Израиль тяжело переживал пандемию: власти трижды вводили локдауны. Первая волна накатила в марте прошлого года, вторая – в сентябре, третья – в конце декабря. На март 2021 года здесь зарегистрировано 825 тысяч случаев заражения коронавирусом, 6 069 человек умерли. Для страны с населением в 9 миллионов человек – это очень много. Поэтому, когда были получены первые рабочие вакцины, власти сразу начали прививочную кампанию.
Врачам помогала армия: специально созданный штаб отвечал за тестирование, надзор за карантином и вакцинацию. Экономика начала быстро восстанавливаться. Но неожиданно успех ударил бумерангом: шекель начал расти по отношению к корзине валют. Прежде всего, к доллару. В сентябре 2020 года за зеленый давали 3,5 шекеля. В январе курс вырос до 3,13. И это грозило крахом.
Иерусалим последние 50 лет развивает высокие технологии и активно экспортирует промышленные и IT-товары. Поэтому рост курса местной валюты грозит снижением экспорта, что ударит по ВВП.
Экономисты говорят, что это не шекель подорожал, а доллар подешевел. Но экспортеры в этом своего цимеса не видят. Они продают оборудование за доллары. Значит, шекель слишком сильный.
В декабре прошлого года Центральный банк Израиля объявил, что намерен потратить 30 миллиардов долларов для спасения шекеля. Сегодня эта страна может позволить себе такие расходы. У нее профицит бюджета, она не нуждается в зарубежных займах. Росту курса помогают и низкие показатели инфляции, и улучшение ситуации с безопасностью. С начала года банк купил 20 миллиардов долларов – две трети от 30 миллиардов долларов, которые он пообещал закупить. И сделал почти невозможное: шекель упал до 3,9 за доллар.
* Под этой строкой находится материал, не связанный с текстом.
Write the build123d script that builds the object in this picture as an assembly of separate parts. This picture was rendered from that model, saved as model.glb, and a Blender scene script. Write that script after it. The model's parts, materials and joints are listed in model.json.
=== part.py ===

Правда, сейчас он снова растет и торгуется на уровне 3,25–3,26.
Валютные резервы Израиля выросли до 194 миллиардов долларов. Это больше половины ВВП.
Недавно глава банка заявил, что он может потратить еще больше ради ослабления курса национальной валюты.
Другой вариант, который может использовать руководство страны, если план по скупке зеленых не сработает – повысить ставку рефинансирования. Сейчас она одна из самых низких в мире – 0,1 процента. Это ориентир для коммерческих банков – для их ставок по кредитам и депозитам. В случае ее роста кредиты для экономики также подорожают, что спровоцирует рост инфляции.
В принципе, такой вариант для правительства тоже неплох. Небольшая инфляция подстегивает экономику. Сильная наукоемкая промышленность, стабильное сельское хозяйство и крепкая финансовая система ее снижали. С 2011 года она не превышала 2 процентов. Более того, последние два года индекс потребительских цен был меньше нуля. То есть цены не растут, а падают. Это уже дефляция, которая при внешнем благополучии может нанести еще больше вреда, чем инфляция…
Сильная или слабая валюта – это отражение здоровья экономики. Курс тенге показывает состояние экономики нашей страны. Мой любимый пример: возьмите монету. На аверсе изображен номинал – 5, 20 или 100 тенге. И надпись “QUB” – Национальный банк Казахстана. На реверсе изображен герб РК. Это символ государства. В данном случае – правительства. Именно правительство отвечает за товарное наполнение тенге. Курс тенге зависит от слаженной работы этих двух структур. Если одна из них ни рыба ни мясо – национальная валюта дешевеет. Действуют успешно – дорожает.
То, как работает Нацбанк, вроде нареканий не вызывает. А вот правительство последние годы усиленно пишет десятки программ, которые не стреляют.
Это видно по нашей импортной зависимости. Отечественных товаров на внутреннем рынке почти нет. Внутреннее производство не растет. На тенге постоянно давит инфляция стран, где мы отовариваемся. Прежде всего, конечно, России и Китая – наших основных торговых партнеров. И как только рубль качнется, тенге тут же начинает кувыркаться. Такая инфляционная зависимость будет постоянно работать против нас. Это подтверждают и “известные экономисты”, предрекающие тенге курс в 500–600 тенге уже в этом году.